WASHINGTON — The government is free to attach a GPS device to the car of any American and record that person’s public movements for a month or more without a warrant or suspicion of wrongdoing, a government lawyer told the Supreme Court on Tuesday.
“You could tomorrow decide that you put a GPS device on every one of our cars, follow us for a month. No problem under the Constitution?” asked Chief Justice John Roberts.
It is allowed under the court’s precedents, replied Deputy Solicitor General Michael Dreeben, and is no different than if the FBI “put its team of surveillance agents around the clock on any individual and follow that individual’s movements as they went around on the public streets.” But to many of the justices, something did seem different. In an intense hour-long exchange in which the Big Brother of George Orwell’s novel “1984” was referenced six times, the justices wondered how the dizzying pace of technology has changed a person’s reasonable expectation of privacy.
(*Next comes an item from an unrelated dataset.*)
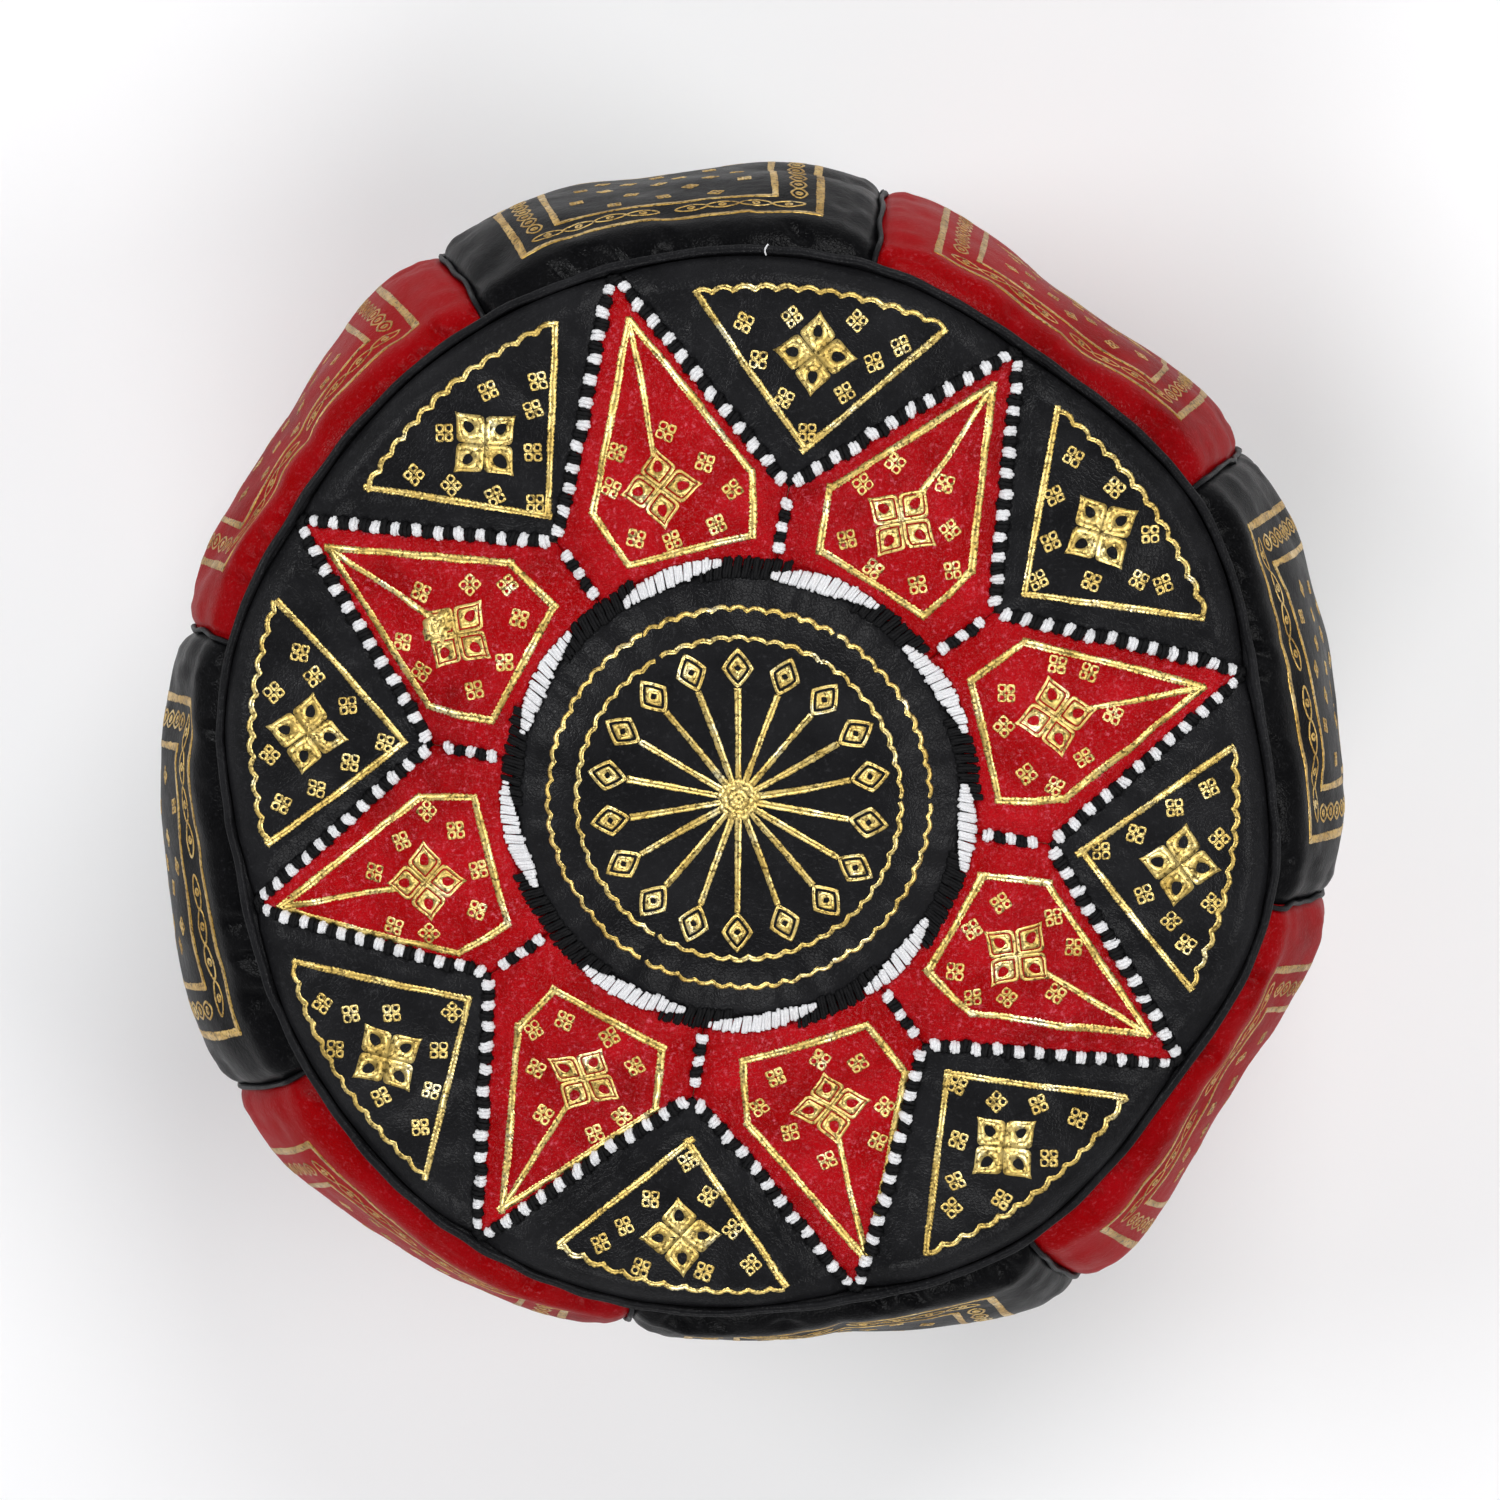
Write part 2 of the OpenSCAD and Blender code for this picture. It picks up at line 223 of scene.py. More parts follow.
def place(th, m, h=0.0, rel=True):
    """Points of the cover, in mm: angle, meridian coordinate, and height above the leather's outer face."""
    th, m = np.broadcast_arrays(np.asarray(th, float), np.asarray(m, float))
    R, Z, nR, nZ = profile(m)
    c, s = np.cos(th), np.sin(th)
    P = np.stack([R * c, R * s, Z], -1)
    N = np.stack([nR * c, nR * s, nZ], -1)
    hh = (relief(th, m, P) if rel else 0.0) + h
    rad, tan = shape_field(th, m)
    return P + N * np.asarray(hh)[..., None] + np.stack([rad * c - tan * s, rad * s + tan * c, np.zeros_like(rad)], -1) + sample(SIM, th, m)


def plan(x, y, h=0.0):
    """A point of the top, from its plan position in mm."""
    return place(np.arctan2(y, x), np.minimum(np.hypot(x, y) / RS, 0.9999), h)


def simulate():
    """Stuffs the cover: a cloth simulation with every seam held, whose cut is a little larger than the
    space between the seams, so that it puffs out and puckers along them. Its moves go in the coarse field."""
    global SIM
    nt = 176
    ms = np.concatenate([np.linspace(0.06, 1.0, 20), np.linspace(1.04, 2.0, 25), np.linspace(2.05, 2.94, 9)])
    th = np.arange(nt) * 2 * PI / nt + math.radians(SIDE)
    T, M = np.meshgrid(th, ms)
    P = place(T, M, 0.0, rel=False)
    n = len(ms) * nt
    V = np.concatenate([P.reshape(-1, 3), place(np.array([0.0]), np.array([0.0]), 0, rel=False), place(np.array([0.0]), np.array([3.0]), 0, rel=False)]) * 0.001
    i, j = np.meshgrid(np.arange(len(ms) - 1), np.arange(nt), indexing="ij")
    q = np.stack([i * nt + j, i * nt + (j + 1) % nt, (i + 1) * nt + (j + 1) % nt, (i + 1) * nt + j], -1).reshape(-1, 4)[:, ::-1]
    c = np.arange(nt); c2 = (c + 1) % nt; last = (len(ms) - 1) * nt
    tri = np.concatenate([np.stack([np.full(nt, n), c, c2], -1), np.stack([np.full(nt, n + 1), last + c2, last + c], -1)])
    me = bpy.data.meshes.new("stuffing_pass")
    me.from_pydata([tuple(v) for v in V], [], [tuple(map(int, f)) for f in q] + [tuple(map(int, f)) for f in tri])
    o = bpy.data.objects.new("stuffing_pass", me); bpy.context.scene.collection.objects.link(o)
    rho = M * RS
    ds = star_distance(np.minimum(rho, RS), T)
    held = ((M <= 1) & (ds < 2.6) & (rho > 88)) | ((M <= 1) & (np.abs(rho - 93.5) < 5.0)) | (np.abs(M - 1) < 0.012) | (np.abs(M - 2) < 0.012)
    held |= (M > 1) & (M < 2) & (np.abs(seam_offset(T)) < 0.006)
    held |= M > 2.15
    idx = list(map(int, np.nonzero(np.concatenate([held.ravel(), [False, True]]))[0]))
    vg = o.vertex_groups.new(name="seams"); vg.add(idx, 1.0, "REPLACE")
    md = o.modifiers.new("Cloth", "CLOTH"); cs = md.settings
    cs.quality = 5; cs.mass = 0.5
    cs.tension_stiffness = cs.compression_stiffness = 45; cs.shear_stiffness = 18; cs.bending_stiffness = 1.6
    cs.tension_damping = cs.compression_damping = 12; cs.shear_damping = 10; cs.bending_damping = 1.5; cs.air_damping = 6
    cs.vertex_group_mass = "seams"; cs.pin_stiffness = 1
    cs.use_pressure = True; cs.uniform_pressure_force = 4.0
    cs.shrink_min = cs.shrink_max = -0.045
    cs.effector_weights.gravity = 0
    md.collision_settings.use_collision = False
    md.collision_settings.use_self_collision = False
    md.point_cache.frame_start, md.point_cache.frame_end = 1, 26
    sc = bpy.context.scene; sc.frame_start, sc.frame_end = 1, 26
    for f in range(1, 25):
        sc.frame_set(f)
    dg = bpy.context.evaluated_depsgraph_get()
    e = o.evaluated_get(dg)
    co = np.zeros(len(e.data.vertices) * 3, np.float32); e.data.vertices.foreach_get("co", co)
    D = (co.reshape(-1, 3)[:n] * 1000 - V[:n] * 1000).reshape(len(ms), nt, 3)
    sc.frame_set(1)
    bpy.data.objects.remove(o); bpy.data.meshes.remove(me)
    ln = np.linalg.norm(D, axis=2, keepdims=True)
    CAP = 9.0
    D = D * (np.minimum(ln, CAP) / np.maximum(ln, 1e-6))
    print("cloth moves, mm: mean %.2f, 95%% %.2f, largest %.2f" % (ln.mean(), np.percentile(ln, 95), ln.max()))
    # onto the coarse field's own grid
    x = ((COLS - math.radians(SIDE)) / (2 * PI) * nt) % nt
    i0 = np.floor(x).astype(int); u = (x - i0)[None, :, None]
    A = D[:, i0 % nt] * (1 - u) + D[:, (i0 + 1) % nt] * u
    k = np.clip(np.searchsorted(ms, ROWS) - 1, 0, len(ms) - 2)
    v = np.clip((ROWS - ms[k]) / (ms[k + 1] - ms[k]), 0, 1)[:, None, None]
    SIM = (A[k] * (1 - v) + A[k + 1] * v) * PUFF
    SIM[0] = SIM[0].mean(0); SIM[1] = SIM[1] * 0.5 + SIM[0] * 0.5
    SIM[ROWS > 2.15] = 0.0
    SIM *= np.where(ROWS <= 1, 1.0, 0.8)[:, None, None]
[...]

The justices pondered a world in which satellites can zero in on an individual’s house, cameras record the faces at a crowded intersection and people announce their every movement to the world on Facebook. They wondered about the government placing tracking devices in overcoats or on license plates.
“How do we deal with this?” Justice Samuel Alito asked. “Do we just say, ‘Well, nothing is changed,’ so that all the information that people expose to the public is fair game?”
The court is trying to apply the Constitution’s centuries- old protection against unreasonable searches and seizures at a time when devices such as a Global Positioning System can essentially do police officers’ work for them.
The case involves a suspected District of Columbia drug kingpin named Antoine Jones, who was convicted in part because of evidence gathered from the use of a GPS device placed on his car that tracked movements on public roads for 28 days.
His conviction was overturned when a panel of the U.S. Court of Appeals for the District of Columbia Circuit said the use of the GPS and extended period of surveillance required a warrant.
Other appellate courts have held that GPS surveillance does not require a warrant.
The justices displayed varying degrees of alarm about the government’s theory.
“If you win this case, then there is nothing to prevent the police or the government from monitoring 24 hours a day the public movement of every citizen of the United States,” Justice Stephen Breyer said.